Animal spirits have always haunted the world of finance. Searching for a long-term stable state in the world of finance has, therefore, proved to be an illusory and a daring exercise. Since the last decade of the 20th century, we have had bubbles, currency crises and sovereign defaults leading to one global financial crisis after another every four and a half years, suggesting that financial stability is a myth. It’s like looking for a zero-entropy state in a non-isolated system. Shortly after the financial crisis in Asia, the G7 countries formed the Financial Stability Forum, based on an idea advanced by Gordon Brown and articulated in a report for the G7 finance ministers. The forum brought together regulators, central banks, finance ministers and international institutions to look at how the financial stability issues should be resolved1. It wasn’t much help as subsequent events have shown. This being the case, one may question the rationale of including the words “financial stability” in the Financial Stability and Development Council announced by the government in the recent Budget. It may haunt the working of the council in the long run.
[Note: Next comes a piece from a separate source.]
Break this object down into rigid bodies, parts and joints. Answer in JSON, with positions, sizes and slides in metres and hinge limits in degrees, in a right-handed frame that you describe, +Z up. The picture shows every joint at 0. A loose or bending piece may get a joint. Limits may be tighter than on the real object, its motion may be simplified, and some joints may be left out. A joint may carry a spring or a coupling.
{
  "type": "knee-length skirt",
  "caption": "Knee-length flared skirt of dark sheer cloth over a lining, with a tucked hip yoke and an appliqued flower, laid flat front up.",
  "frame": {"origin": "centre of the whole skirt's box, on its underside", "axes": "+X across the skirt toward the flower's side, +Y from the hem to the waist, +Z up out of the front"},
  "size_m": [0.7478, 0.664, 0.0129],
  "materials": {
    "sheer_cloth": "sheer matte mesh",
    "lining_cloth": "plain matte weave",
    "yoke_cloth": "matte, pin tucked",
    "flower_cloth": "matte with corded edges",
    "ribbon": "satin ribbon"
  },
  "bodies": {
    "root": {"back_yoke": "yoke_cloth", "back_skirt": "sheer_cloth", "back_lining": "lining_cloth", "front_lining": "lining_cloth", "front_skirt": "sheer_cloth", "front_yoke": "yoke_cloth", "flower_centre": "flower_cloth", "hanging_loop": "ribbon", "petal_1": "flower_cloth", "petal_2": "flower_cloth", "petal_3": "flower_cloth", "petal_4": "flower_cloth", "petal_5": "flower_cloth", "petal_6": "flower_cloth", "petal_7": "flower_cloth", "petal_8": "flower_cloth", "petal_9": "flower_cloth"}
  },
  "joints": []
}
The policy announcement of the setting up of this apex-level council — this is especially related to changes in an established regulatory architecture or policy for the first time — is bound to be greeted with sagacious debates, divergent views, a mélange of informed and uninformed opinion and a potpourri of proffered advices. Though the finance minister did mention in his speech, that the establishment of the council is “without prejudice to the autonomy of regulators”, there were apprehensions among the existing statutory regulators about the nature of the new beast. The overwhelmingly ambitious objectives sculpted for the council, couched in very general catch-all phrases such as “monitoring macro prudential supervision of the economy”; “(supervising the) functioning of large financial conglomerates”; “address(ing) inter-regulatory coordination issues”; “focus(ing) on financial literacy and financial inclusion” further exacerbated the apprehensions.

In the regulatory divinity, there is an unsaid but widely practised (and accepted) hierarchy, in which the central bank sits at the highest level and all other regulators are the children of lesser gods. A change in the regulatory architecture which could disturb that established hierarchy would be unsettling. No wonder, the finance minister was reported to have assured the Reserve Bank of India Board that the council was not intended to be a “super regulator” and it would “achieve its mandate without undermining the autonomy of the regulators”. This assurance adds to the confusion because many of the objectives set out for the council are already those that are performed by one statutory regulator or the other.

One is reminded of the times when the Securities and Exchange Board of India (Sebi) was set up in 1988 as a non-statutory body with ambitious objectives but without powers under a government notification on April 12, 1988, following the announcement made by then prime minster and finance minister Rajiv Gandhi. It is quite another matter that Sebi came to be feared and respected by the market even when it had no powers, owing to the astuteness and brilliance of the then chairman G V Ramakrishna. But, it was clear that the objectives for which Sebi was set up overlapped seriously with the powers then exercised by the Ministry of Finance, and it took four years and the onset of the economic reforms for the government to promulgate an ordinance on January 30, 1992, to establish Sebi as a statutory body and to enact the Sebi Act in April 1992.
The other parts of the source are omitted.